Trump administration says it will fly migrant back to U.S. after judge rules his deportation “ignored” due process


The federal government is working to secure a charter flight to return a man who was removed from the U.S. back to America so he can have proper due process proceedings, the Justice Department said in court documents filed Wednesday.

Last week, U.S. District Judge Brian Murphy ordered the man, only known by the initials O.C.G., to be returned to the United States after he found that necessary due process steps in his removal proceedings were “ignored” by the Trump administration.

O.C.G.’s attorneys argued that he has no criminal history and sought asylum in the United States after multiple violent attacks against him in his native country of Guatemala. 

In March 2024, O.C.G. entered the United States illegally and was deported. After making it back to the United States again last year, he presented himself to Border Patrol for asylum proceedings. An immigration judge found in February 2025 that O.C.G. would face serious harm if he were sent back to Guatemala and ordered a “withholding of removal” that barred deportation back to his home country. 

Two days after the immigration judge’s February decision, O.C.G. says he was placed on a bus and removed without due process to Mexico, where his attorneys said he was previously held for random and raped during his second attempt to get to the United States. He submitted evidence at his immigration hearing of his experiences in Mexico, and as a result the immigration judge said that O.C.G. could not be removed to a country other than Guatemala without additional due process. 

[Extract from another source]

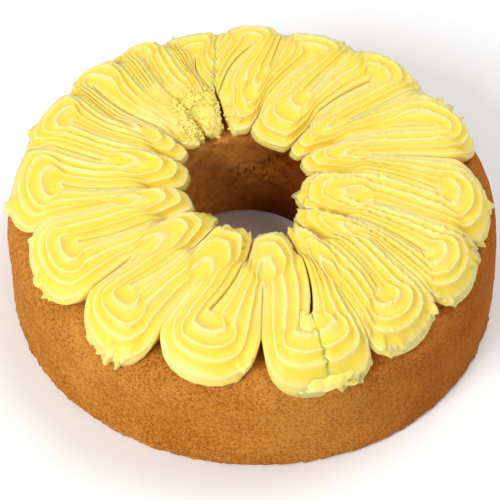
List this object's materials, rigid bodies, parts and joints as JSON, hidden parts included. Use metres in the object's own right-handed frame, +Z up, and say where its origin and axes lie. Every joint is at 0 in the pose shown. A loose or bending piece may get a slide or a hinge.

After O.C.G. was sent to Mexico by the United States, Mexican authorities removed him to Guatemala, where he remains in hiding, according to court documents.  

“[The] immigration judge told O.C.G.— consistent with this Court’s understanding of the law—that he could not be removed to a country other than his native Guatemala, at least not without some additional steps in the process,” Murphy wrote in his order last week. “Those necessary steps, and O.C.G.’s pleas for help, were ignored.”

Murphy had previously ordered additional fact finding in the case, after the Trump administration submitted a declaration under oath that O.C.G. told government officials that he had no fear of being sent to Mexico. O.C.G had previously submitted a declaration to the court stating that he was told at the last minute before his removal that he was being sent to Mexico, and that he was denied a request to speak to his attorneys beforehand.

The Justice Department admitted to Murphy that there was no witness who could verify the government’s account of O.C.G.’s removal under oath and the declaration was made in error.

“The only evidence before the Court therefore is O.C.G.’s uncontroverted assertion that he was given no notice of his transfer to Mexico and no opportunity to explain why it would be dangerous to send him there,” Murphy wrote in his order mandating the man’s return. 

“Defendants’ retraction of their prior sworn statement makes inexorable the already-strong conclusion that O.C.G. is likely to succeed in showing that his removal lacked any semblance of due process,” the judge added.

The Trump administration’s push to ramp up deportations has drawn other scrutiny from other federal judges who argue deportees aren’t being given enough due process. 

Another judge ordered the Trump administration to “facilitate” the return of Kilmar Abrego Garcia, who the government admitted was sent to El Salvador in error. The Supreme Court affirmed that ruling, but Abrego Garcia remains in a Salvadoran prison, and the Trump administration says it’s up to that country’s government to return him.